At the end of the ride, a couple of us peeled off to enjoy a snack from the food truck at Mike’s Tiki Bar then toodled back to the Bike Barn to meet the gang. We rotated through showers and stretching then gathered for drinks, snacks and more chat in the sun out on the porch. Sitting with Heather, Rachel and Kristin, I shared my vision of their group as an already assembled Maiden Crew who could do anything on a bike, in the deep woods, on an island, and even on a sailboat. They humbly laughed.

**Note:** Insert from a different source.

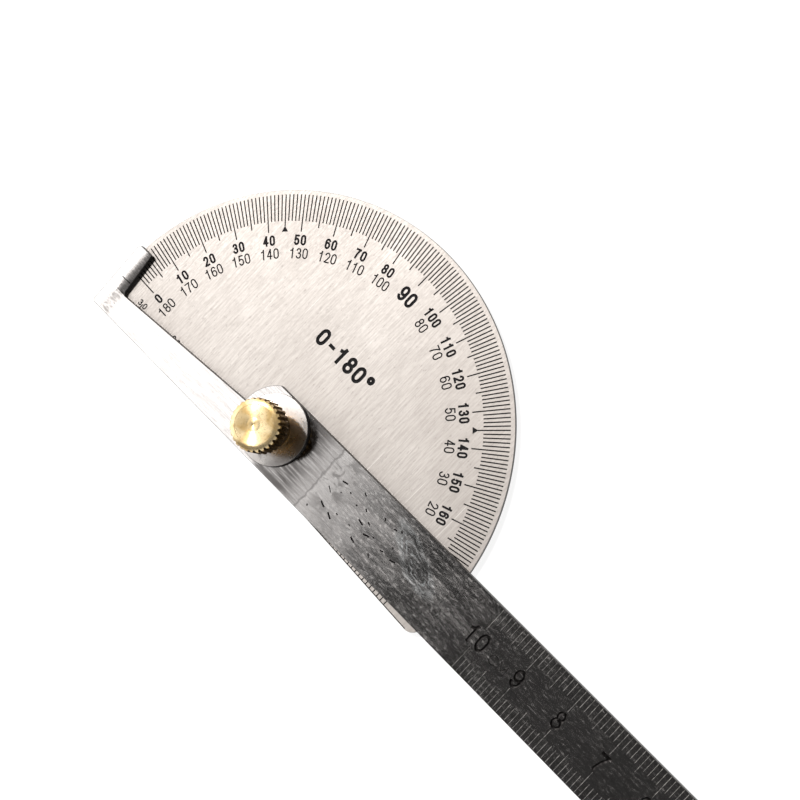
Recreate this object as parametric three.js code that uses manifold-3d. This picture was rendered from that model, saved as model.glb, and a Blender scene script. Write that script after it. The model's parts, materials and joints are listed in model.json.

These Saratoga women cyclists would be a one-stop-shop for a Maiden Crew of any kind. Kristin would be the skipper, leading with humor and joy, nudging us all along to do more than we bargained for and convince us that we love every minute of it. Jen could be the navigator and kitchen manager, mapping the course and making sure the meals would be covered. All the women would contribute with their own set of skills and an endless supply of interesting conversation.
Susan, the Renaissance woman extraordinaire stands out as a key member. I learned from the crew that Susan could single-handedly keep us all alive because she has a very broad set of skills. She might be the first pick for anyone’s Maiden Crew because she is a nurse who can build a cabin, she is also a skilled hunter and fisherwoman who can butcher what she slays on land or water, and she is capable of crocheting blankets that would keep us warm. Susan brought her bow to the bike weekend to keep up her training for a game-hunting trip in a few weeks. She nailed the bullseye repeatedly wearing leopard print leggings, a lumberjack shirt and a camouflage Harvard baseball cap from her niece who has put away her own bow to saddle up to an academic scene in Cambridge, MA. Badassery runs in that family.
I felt honored to hang with this amazing band of women who possess courage, wit, athletic skills and openness to dive into any adventure. If I ever find myself inspired to take an epic bike ride, camp on a remote island or sail around the world, I know I would survive with this Maiden Voyage Crew.